Double-D election? Tell 'em they're dreaming

Double-D election? Tell 'em they're dreaming

There was a deal of incredulous guffawing among Liberals yesterday at the talk of a double dissolution election from within the Abbott Government’s highest echelon.

The thought of charging at voters’ bayonets bare-chested with little more than a shredded 2014 Budget covering their privates made some Liberals wonder whether Tony Abbott would rather deliver an apocalypse on his party than surrender the captaincy.

There are very obvious reasons why fears of a double-D are especially heightened.

With primary support at 38 per cent according to Newspoll, almost eight points adrift of its 2013 election marker, and a two-party preferred margin of 45-55 in favour of the ALP, the coalition is certainly in no place for electoral cockiness.

But the flip-side to the Liberal talk of Abbott being a loony millenarian is that a double dissolution may be just about the only way the current administration could construct a governing agenda, if it dared.

The Abbott’s prescription for the economy, health and education systems has been cruelled by a poisonous concoction of broken election promises, chronic policy mismanagement and an intransigent, obstructionist Senate.

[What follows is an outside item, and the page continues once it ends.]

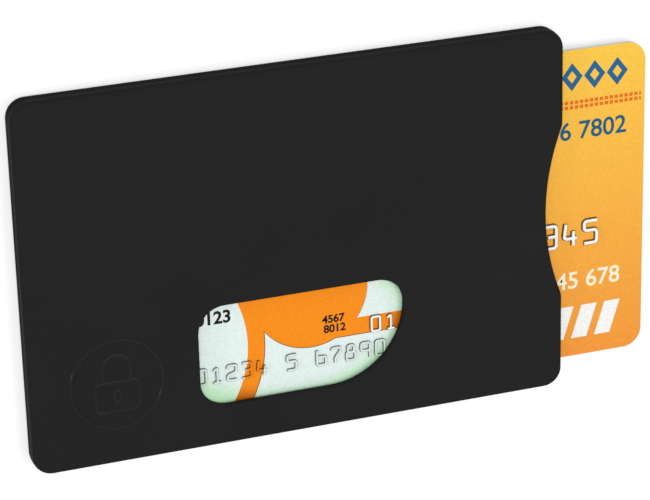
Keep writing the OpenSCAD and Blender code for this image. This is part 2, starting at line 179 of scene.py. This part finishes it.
def make_surface_grain():
    """Fine grain of a moulded or printed surface, with a slow drift for its gloss."""
    tree, given, out = group("surface_grain",
                             {"Grain Scale": 4000.0, "Grain Depth": 0.01, "Drift Scale": 60.0},
                             {"Normal": "NodeSocketVector", "Grain": "NodeSocketFloat",
                              "Drift": "NodeSocketFloat"})
    at = position(tree)
    grain = noise(tree, at, given.outputs["Grain Scale"])
    bump = add_node(tree, "ShaderNodeBump")
    feed(tree, bump.inputs["Strength"], 1.0)
    feed(tree, bump.inputs["Distance"], calc(tree, "MULTIPLY", given.outputs["Grain Depth"], MM))
    feed(tree, bump.inputs["Height"], grain)
    feed(tree, out.inputs["Normal"], bump.outputs["Normal"])
    feed(tree, out.inputs["Grain"], grain)
    feed(tree, out.inputs["Drift"], noise(tree, at, given.outputs["Drift Scale"], detail=2.0))
    return tree


def make_rolled_lines():
    """Long fine lines that rolling or brushing leaves along a metal sheet."""
    tree, given, out = group("rolled_lines", {"Line Scale": 900.0, "Line Depth": 0.004},
                             {"Normal": "NodeSocketVector", "Lines": "NodeSocketFloat"})
    stretch = add_node(tree, "ShaderNodeMapping")
    feed(tree, stretch.inputs["Vector"], position(tree))
    stretch.inputs["Scale"].default_value = (0.03, 1.0, 1.0)
    lines = noise(tree, stretch.outputs["Vector"], given.outputs["Line Scale"], detail=4.0)
    bump = add_node(tree, "ShaderNodeBump")
    feed(tree, bump.inputs["Distance"], calc(tree, "MULTIPLY", given.outputs["Line Depth"], MM))
    feed(tree, bump.inputs["Height"], lines)
    feed(tree, out.inputs["Normal"], bump.outputs["Normal"])
    feed(tree, out.inputs["Lines"], lines)
    return tree


PRINT_EDGE = 0.05   # softness of a printed edge, mm


def soft_edge(tree, depth):
    """A mask of what lies inside an edge, from its depth inside, in mm."""
    return calc(tree, "MULTIPLY_ADD", depth, 1 / PRINT_EDGE, 0.5, clamp=True)


def make_card_place():
    """Distance from the card's inner end, its lower edge and its front face, in mm."""
    tree, _, out = group("card_place", {}, {"Along": "NodeSocketFloat", "Up": "NodeSocketFloat",
                                            "Height": "NodeSocketFloat"})
    mapping = add_node(tree, "ShaderNodeMapping")
    feed(tree, mapping.inputs["Vector"], position(tree))
    mapping.inputs["Location"].default_value = (-CARD_LOW.x / MM, -CARD_LOW.y / MM,
                                                -CARD_HIGH.z / MM)
    mapping.inputs["Scale"].default_value = (1 / MM, 1 / MM, 1 / MM)
    split = add_node(tree, "ShaderNodeSeparateXYZ")
    feed(tree, split.inputs[0], mapping.outputs["Vector"])
    for axis, name in enumerate(("Along", "Up", "Height")):
        feed(tree, out.inputs[name], split.outputs[axis])
    return tree


def make_disc_mask():
    """A disc, 1 inside it."""
    tree, given, out = group("disc_mask", {"Along": 0.0, "Up": 0.0, "Centre Along": 0.0,
                                           "Centre Up": 0.0, "Radius": 1.0},
                             {"Mask": "NodeSocketFloat"})
    i = given.outputs
    away = distance(tree, calc(tree, "SUBTRACT", i["Along"], i["Centre Along"]),
                    calc(tree, "SUBTRACT", i["Up"], i["Centre Up"]))
    feed(tree, out.inputs["Mask"], soft_edge(tree, calc(tree, "SUBTRACT", i["Radius"], away)))
    return tree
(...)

On the economy, Abbott’s retreat is nothing short of shocking.

For a leader who proselytised from every available public pulpit for years about the budget “emergency”, it was extraordinary to hear him declare on Wednesday that a debt-to-GDP ratio of 50 to 60 per cent was a “pretty good result looking around the world”.

To put that in perspective, this is the equivalent of Australia’s current debt surging from $244 billion (15.2 per cent of GDP) to between $835 billion and $967 billion.

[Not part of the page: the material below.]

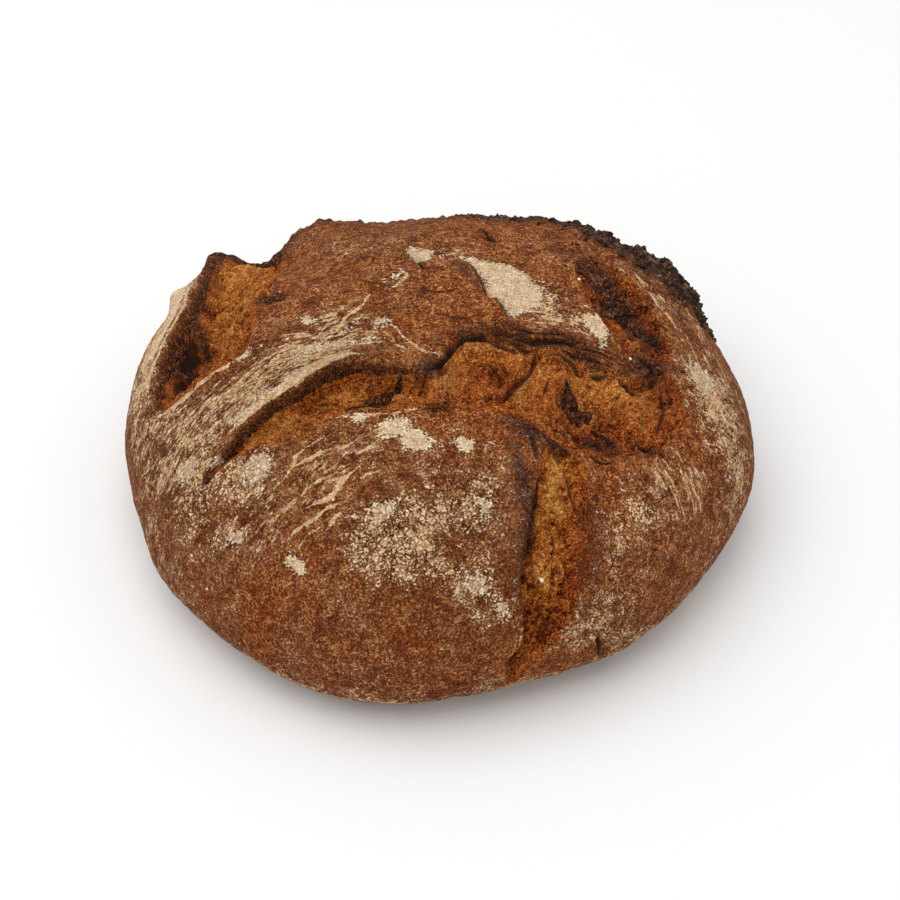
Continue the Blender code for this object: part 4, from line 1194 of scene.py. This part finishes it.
FLOOR_REACH = 3.0
SKY_STRENGTH = 0.75
VIEW_POINT = Vector((0.0046, -0.0124, 0.040))
VIEW_DISTANCE = 0.750
VIEW_SLOPE = np.radians(45.0)
SENSOR_WIDTH = 36.0
LENS_LENGTH = 78.49

floor_mesh = bpy.data.meshes.new("table")
floor_corners = [(x * FLOOR_REACH, y * FLOOR_REACH, 0.0) for x, y in ((-1, -1), (1, -1), (1, 1), (-1, 1))]
floor_mesh.from_pydata(floor_corners, [], [(0, 1, 2, 3)])
pale = bpy.data.materials.new("pale_table")
pale.use_nodes = True
pale.node_tree.nodes["Principled BSDF"].inputs["Base Color"].default_value = (0.86, 0.86, 0.86, 1.0)
pale.node_tree.nodes["Principled BSDF"].inputs["Roughness"].default_value = 0.9
floor_mesh.materials.append(pale)
table = bpy.data.objects.new("table", floor_mesh)
bpy.context.collection.objects.link(table)

world = bpy.data.worlds.new("studio")
world.use_nodes = True
world.node_tree.nodes["Background"].inputs["Color"].default_value = (1.0, 1.0, 1.0, 1.0)
world.node_tree.nodes["Background"].inputs["Strength"].default_value = SKY_STRENGTH
bpy.context.scene.world = world


def soft_box(name, place, size, power):
    """A square area light at a place in metres, turned to the middle of the loaf."""
    lamp = bpy.data.lights.new(name, "AREA")
    lamp.size = size
    lamp.energy = power
    box = bpy.data.objects.new(name, lamp)
    box.location = place
    box.rotation_euler = (Vector((0.0, 0.0, 0.04)) - Vector(place)).to_track_quat("-Z", "Y").to_euler()
    bpy.context.collection.objects.link(box)


soft_box("key_light", (-0.35, -0.10, 1.5), 1.6, 15.0)

lens = bpy.data.cameras.new("camera")
lens.sensor_width = SENSOR_WIDTH
lens.lens = LENS_LENGTH
camera = bpy.data.objects.new("camera", lens)
back = Vector((0.0, -np.cos(VIEW_SLOPE), np.sin(VIEW_SLOPE)))
camera.location = VIEW_POINT + back * VIEW_DISTANCE
camera.rotation_euler = (-back).to_track_quat("-Z", "Y").to_euler()
bpy.context.collection.objects.link(camera)
bpy.context.scene.camera = camera
bpy.context.scene.view_settings.view_transform = "Standard"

But this is entirely “manageable”, Abbott now says. So much so that the nation could afford May’s Budget to be dull and routine. Cough.

The failure of Christopher Pyne’s university reforms in the Senate this week – and the likelihood of a repeat failure in three months, providing the Abbott Government’s third double dissolution trigger – ought to give rise to another look at electoral reform.

Enter Liberal MP Tony Smith.

As chair of the Joint Standing Committee on Electoral Matters, Smith has the rare distinction in the 44th Parliament of securing unanimous support from the coalition, Greens and Labor for a drastic overhaul of Senate voting rules.

There were high hopes last year that the JSCEM report would trigger legislation to prevent a repeat of the 2013 election where candidates with piddling numbers of primary votes managed to secure six-year sinecures in the house of review through preference harvesting.

As Smith explained in the report’s foreword: “Combined with pliable and porous party registration rules, the system of voting for a single party above the line and delegating the distribution of preferences to that party, delivered, in some cases, outcomes that distorted the will of the voter.

“The system of voting above the line has encouraged the creation of micro parties in order to funnel preferences to each other, from voters who have no practical way of knowing where their vote will ultimately land once they had forfeited it to the parties’ group voting tickets.”

The two key recommendations by the JSCEM were abolition of group voting tickets, under which political parties control preference allocation for above-the-line ballots, and the introduction of optional preferential voting.

Simply put, these changes would restore the will of the voters by ensuring their votes went where they intended.

It would not stop independents being elected – they could get up with just 7 per cent of the vote in a double dissolution election – but it would stop so-called “lottery” candidates winning with a minuscule number of primary votes.

ABC election analyst Antony Green says Smith’s committee report was an excellent response to preference swap deals done by a burgeoning number of micro parties.

Green cites Wayne Dropulich’s victory in the original WA Senate 2013 election as a case in point.

Dropulich won one of the six Senate spots despite securing just 0.23 per cent of the vote.

His party, the Australian Sports Party, ranked 21st out of 27 parties in primary votes. Of the 20 parties that that contributed preferences to Dropulich, 15 polled higher than him.

Ironically, Dropulich failed to win a seat in the rerun election last year even though he increased his vote, albeit marginally to 0.33 per cent (Ricky Muir won his seat with 0.51 per cent).

“It is irresponsible to issue these ballot papers that are getting so big that people can’t read, using an electoral system that is impossible to understand,” Greens says.

Sadly, Abbott let the proposed electoral reforms lie dormant last year, firstly because he didn’t want to aggravate Clive Palmer ahead of the carbon tax repeal vote and then because of the desire to keep the rest of the crossbenchers onside.

But the demise of the university reform bill now leaves the Government with nothing to lose, especially with the next Budget looming.

The crossbench is clearly not going to help Abbott much in the future, given it hasn’t gone out of its way to assist him in the past nine months. Nor does it seem he’s in the mood to woo them either, calling the Senate “feral” earlier this week.

There would be no harm in dusting off Smith’s report and legislating its recommendations immediately. It does, after all, have the support of Labor and the Greens.

The crossbenchers may even start to behave a bit differently if a double dissolution election meant existential threat and not just another lucky spin in the lottery.